# [Requirements]
Find the word "follow" in the listing; pull out each line holding it.

# [Material to process]
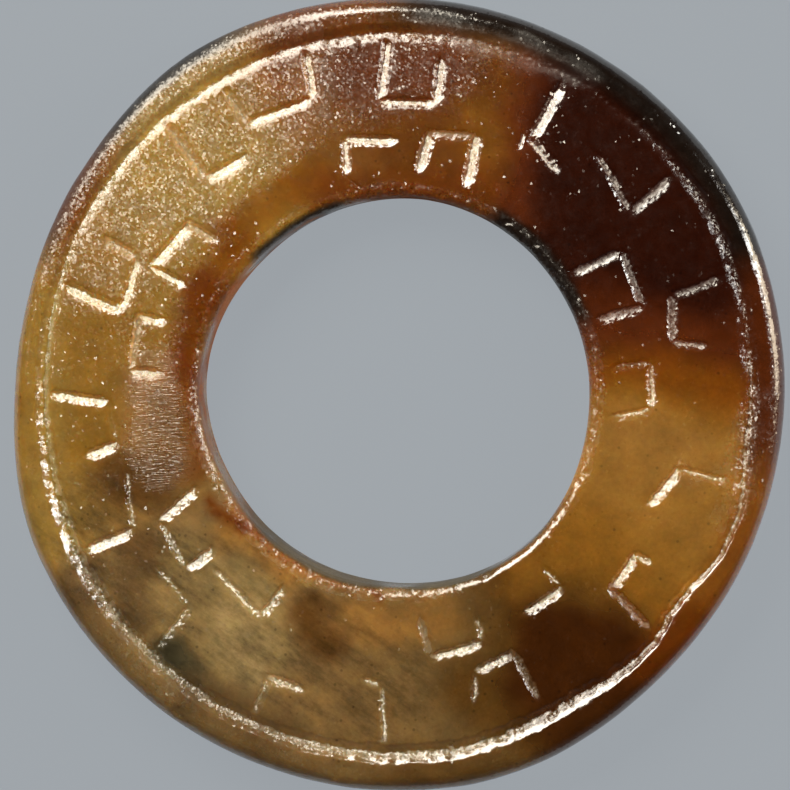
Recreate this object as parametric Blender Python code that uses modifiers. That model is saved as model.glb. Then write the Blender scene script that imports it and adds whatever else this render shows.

--

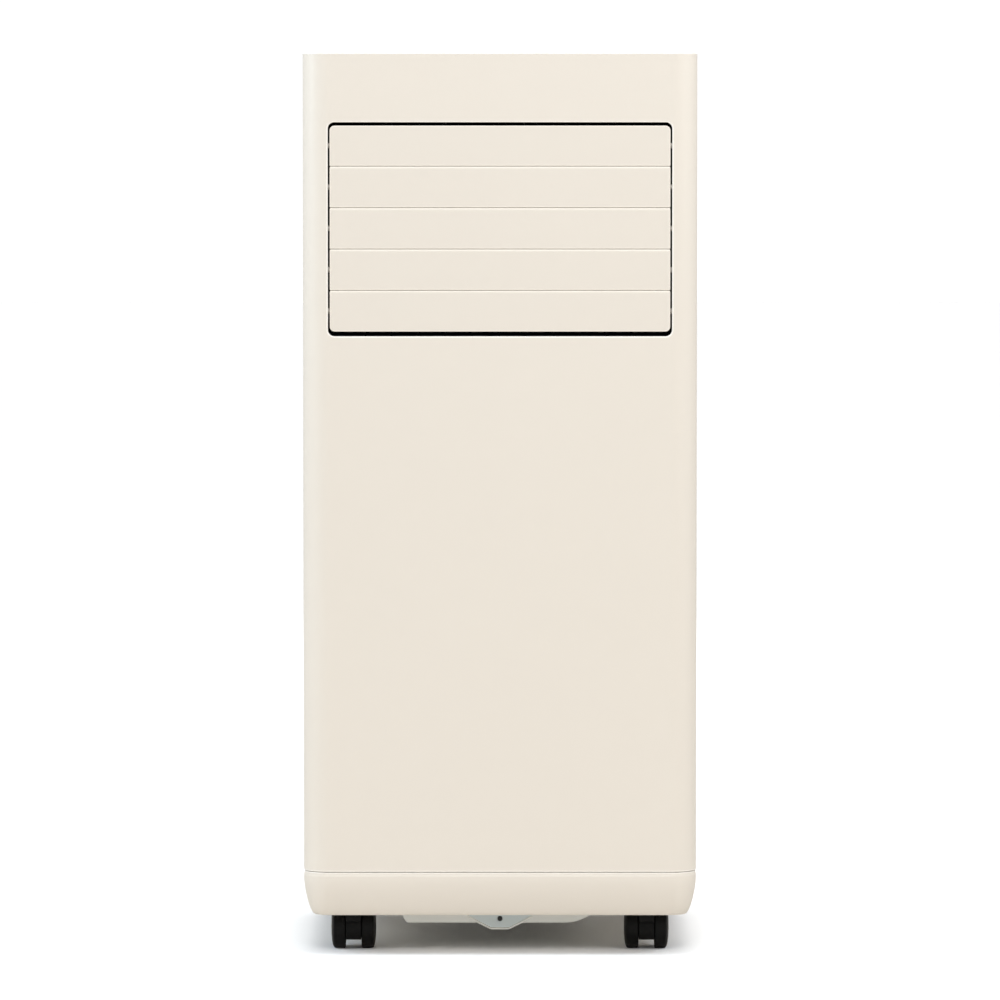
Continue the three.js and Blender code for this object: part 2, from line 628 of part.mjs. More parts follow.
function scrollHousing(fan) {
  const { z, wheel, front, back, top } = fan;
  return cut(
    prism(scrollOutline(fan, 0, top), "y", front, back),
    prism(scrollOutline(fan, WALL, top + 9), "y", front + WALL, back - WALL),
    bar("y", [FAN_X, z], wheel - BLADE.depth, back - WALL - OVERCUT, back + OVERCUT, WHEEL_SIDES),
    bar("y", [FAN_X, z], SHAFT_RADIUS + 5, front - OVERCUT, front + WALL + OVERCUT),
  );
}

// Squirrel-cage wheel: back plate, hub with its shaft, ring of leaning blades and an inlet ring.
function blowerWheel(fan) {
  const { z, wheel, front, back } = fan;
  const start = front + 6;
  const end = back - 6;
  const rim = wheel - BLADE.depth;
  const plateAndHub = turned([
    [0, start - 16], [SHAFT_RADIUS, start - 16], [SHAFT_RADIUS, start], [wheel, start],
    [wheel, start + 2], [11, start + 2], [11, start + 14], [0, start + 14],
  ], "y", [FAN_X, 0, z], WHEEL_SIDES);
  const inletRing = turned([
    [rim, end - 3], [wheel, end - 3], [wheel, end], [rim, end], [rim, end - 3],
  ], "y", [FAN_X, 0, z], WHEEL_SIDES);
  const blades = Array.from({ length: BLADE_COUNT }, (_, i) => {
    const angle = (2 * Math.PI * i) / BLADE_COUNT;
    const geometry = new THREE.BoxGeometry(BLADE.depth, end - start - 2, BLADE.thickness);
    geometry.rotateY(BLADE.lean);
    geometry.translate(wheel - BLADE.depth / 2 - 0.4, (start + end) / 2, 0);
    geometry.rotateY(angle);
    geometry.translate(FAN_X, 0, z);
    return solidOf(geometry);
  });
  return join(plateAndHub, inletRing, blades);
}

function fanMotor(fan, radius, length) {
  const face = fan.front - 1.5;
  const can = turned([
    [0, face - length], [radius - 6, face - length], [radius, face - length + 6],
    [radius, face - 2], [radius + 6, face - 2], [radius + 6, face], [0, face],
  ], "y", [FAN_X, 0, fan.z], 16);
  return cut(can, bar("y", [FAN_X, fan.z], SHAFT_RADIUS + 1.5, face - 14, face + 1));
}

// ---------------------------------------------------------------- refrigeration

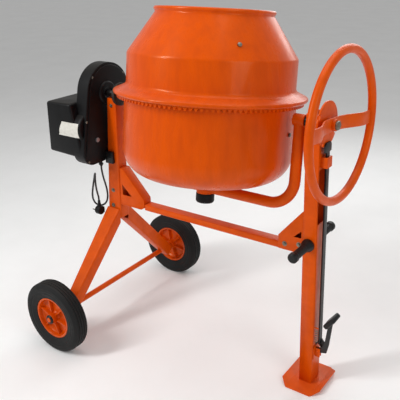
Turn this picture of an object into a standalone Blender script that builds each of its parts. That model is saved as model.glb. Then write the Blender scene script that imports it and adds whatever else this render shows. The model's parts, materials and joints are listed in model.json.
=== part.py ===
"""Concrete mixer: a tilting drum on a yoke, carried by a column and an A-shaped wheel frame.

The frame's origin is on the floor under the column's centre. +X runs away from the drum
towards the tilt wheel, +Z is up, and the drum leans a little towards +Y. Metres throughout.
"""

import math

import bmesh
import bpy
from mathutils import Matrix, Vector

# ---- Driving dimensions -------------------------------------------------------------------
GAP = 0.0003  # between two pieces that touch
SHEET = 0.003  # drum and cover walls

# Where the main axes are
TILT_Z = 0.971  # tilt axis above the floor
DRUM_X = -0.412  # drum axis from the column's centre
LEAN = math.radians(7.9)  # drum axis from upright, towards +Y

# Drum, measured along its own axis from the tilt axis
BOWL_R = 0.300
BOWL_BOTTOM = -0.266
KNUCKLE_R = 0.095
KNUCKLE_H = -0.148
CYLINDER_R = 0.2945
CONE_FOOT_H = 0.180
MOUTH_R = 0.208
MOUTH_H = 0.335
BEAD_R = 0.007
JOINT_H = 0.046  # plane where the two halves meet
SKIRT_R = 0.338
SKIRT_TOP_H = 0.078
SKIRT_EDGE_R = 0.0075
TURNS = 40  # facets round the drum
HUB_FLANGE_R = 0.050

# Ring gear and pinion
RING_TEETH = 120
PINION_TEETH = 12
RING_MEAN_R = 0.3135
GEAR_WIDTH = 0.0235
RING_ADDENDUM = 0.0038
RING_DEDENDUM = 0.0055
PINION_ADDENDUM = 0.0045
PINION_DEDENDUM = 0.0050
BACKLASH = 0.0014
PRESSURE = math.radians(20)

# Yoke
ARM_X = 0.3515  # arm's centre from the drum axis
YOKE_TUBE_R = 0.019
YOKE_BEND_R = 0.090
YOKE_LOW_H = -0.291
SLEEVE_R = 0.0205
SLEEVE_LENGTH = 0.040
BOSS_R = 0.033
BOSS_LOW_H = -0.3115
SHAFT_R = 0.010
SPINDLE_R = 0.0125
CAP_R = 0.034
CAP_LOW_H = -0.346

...

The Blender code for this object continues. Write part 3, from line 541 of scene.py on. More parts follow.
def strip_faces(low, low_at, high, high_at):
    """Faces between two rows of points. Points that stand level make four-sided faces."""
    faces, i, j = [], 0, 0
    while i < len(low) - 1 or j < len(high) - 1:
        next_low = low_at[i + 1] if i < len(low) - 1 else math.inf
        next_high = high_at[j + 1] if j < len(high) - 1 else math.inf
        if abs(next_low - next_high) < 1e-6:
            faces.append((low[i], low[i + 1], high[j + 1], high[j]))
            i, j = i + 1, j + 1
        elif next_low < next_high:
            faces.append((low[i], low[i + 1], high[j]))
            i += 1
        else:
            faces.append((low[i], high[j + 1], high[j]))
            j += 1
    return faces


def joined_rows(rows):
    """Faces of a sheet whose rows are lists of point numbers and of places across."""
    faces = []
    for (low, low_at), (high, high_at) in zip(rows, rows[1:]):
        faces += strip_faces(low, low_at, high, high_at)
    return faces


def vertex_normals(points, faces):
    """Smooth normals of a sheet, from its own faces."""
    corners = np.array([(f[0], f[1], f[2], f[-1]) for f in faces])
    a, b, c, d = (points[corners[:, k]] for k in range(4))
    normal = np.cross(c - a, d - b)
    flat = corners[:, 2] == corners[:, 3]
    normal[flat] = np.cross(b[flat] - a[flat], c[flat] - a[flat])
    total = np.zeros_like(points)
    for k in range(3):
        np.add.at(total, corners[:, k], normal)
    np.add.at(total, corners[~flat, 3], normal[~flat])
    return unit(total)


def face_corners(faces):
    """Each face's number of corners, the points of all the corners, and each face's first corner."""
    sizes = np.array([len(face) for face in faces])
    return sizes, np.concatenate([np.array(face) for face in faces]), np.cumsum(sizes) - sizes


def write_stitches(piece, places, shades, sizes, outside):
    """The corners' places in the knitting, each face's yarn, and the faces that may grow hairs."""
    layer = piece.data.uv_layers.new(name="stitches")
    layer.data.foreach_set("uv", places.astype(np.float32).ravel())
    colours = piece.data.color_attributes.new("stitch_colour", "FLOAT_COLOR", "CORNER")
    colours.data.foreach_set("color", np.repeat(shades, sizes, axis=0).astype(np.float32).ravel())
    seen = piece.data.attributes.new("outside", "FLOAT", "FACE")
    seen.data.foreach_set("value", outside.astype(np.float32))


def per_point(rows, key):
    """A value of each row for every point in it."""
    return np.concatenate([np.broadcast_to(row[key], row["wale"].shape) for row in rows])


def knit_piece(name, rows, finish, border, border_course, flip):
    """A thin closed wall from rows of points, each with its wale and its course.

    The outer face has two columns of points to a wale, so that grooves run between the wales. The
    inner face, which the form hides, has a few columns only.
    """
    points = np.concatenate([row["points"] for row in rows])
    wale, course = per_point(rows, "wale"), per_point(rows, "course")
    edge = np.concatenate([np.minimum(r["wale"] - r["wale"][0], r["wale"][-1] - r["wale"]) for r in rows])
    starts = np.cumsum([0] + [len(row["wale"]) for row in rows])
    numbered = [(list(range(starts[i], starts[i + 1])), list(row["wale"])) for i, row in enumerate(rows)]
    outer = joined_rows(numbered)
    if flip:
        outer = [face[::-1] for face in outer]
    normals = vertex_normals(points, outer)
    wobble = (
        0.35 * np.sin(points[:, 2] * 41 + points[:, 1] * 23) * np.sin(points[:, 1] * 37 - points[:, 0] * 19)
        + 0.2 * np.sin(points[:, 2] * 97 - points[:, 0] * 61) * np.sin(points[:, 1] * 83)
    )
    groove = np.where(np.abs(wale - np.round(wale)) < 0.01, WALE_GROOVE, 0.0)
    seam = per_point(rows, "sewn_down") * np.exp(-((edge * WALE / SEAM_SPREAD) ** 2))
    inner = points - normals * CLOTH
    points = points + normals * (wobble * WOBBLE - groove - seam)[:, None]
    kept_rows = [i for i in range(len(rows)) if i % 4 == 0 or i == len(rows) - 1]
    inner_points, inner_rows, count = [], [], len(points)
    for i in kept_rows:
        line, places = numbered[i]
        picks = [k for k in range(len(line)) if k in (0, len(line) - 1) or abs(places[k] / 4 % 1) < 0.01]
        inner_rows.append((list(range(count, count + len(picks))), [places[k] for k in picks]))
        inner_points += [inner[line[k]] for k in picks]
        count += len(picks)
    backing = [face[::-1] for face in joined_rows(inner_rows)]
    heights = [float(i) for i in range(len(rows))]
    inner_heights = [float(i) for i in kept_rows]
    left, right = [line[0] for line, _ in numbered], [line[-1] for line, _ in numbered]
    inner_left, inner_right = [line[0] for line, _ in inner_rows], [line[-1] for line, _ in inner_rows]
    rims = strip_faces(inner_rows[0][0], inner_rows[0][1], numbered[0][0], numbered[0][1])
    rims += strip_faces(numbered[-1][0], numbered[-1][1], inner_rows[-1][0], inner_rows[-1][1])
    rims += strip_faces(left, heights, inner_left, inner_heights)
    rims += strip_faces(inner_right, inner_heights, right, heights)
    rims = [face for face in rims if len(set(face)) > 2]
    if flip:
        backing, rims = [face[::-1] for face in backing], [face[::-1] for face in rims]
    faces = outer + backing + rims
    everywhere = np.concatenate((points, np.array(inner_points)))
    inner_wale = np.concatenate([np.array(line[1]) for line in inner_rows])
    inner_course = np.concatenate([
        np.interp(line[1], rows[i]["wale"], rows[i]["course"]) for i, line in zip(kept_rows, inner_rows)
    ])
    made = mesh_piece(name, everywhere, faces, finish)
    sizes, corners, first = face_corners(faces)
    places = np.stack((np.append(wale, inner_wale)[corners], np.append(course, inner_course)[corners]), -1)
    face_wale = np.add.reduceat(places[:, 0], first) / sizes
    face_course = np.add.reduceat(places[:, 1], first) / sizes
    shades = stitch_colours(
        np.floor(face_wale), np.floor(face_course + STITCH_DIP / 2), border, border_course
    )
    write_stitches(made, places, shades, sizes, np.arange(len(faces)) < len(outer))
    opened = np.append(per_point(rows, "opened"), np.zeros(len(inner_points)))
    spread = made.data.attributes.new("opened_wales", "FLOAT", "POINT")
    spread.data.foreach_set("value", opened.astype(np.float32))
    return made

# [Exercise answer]
Continue the three.js and Blender code for this object: part 2, from line 628 of part.mjs. More parts follow.
The Blender code for this object continues. Write part 3, from line 541 of scene.py on. More parts follow.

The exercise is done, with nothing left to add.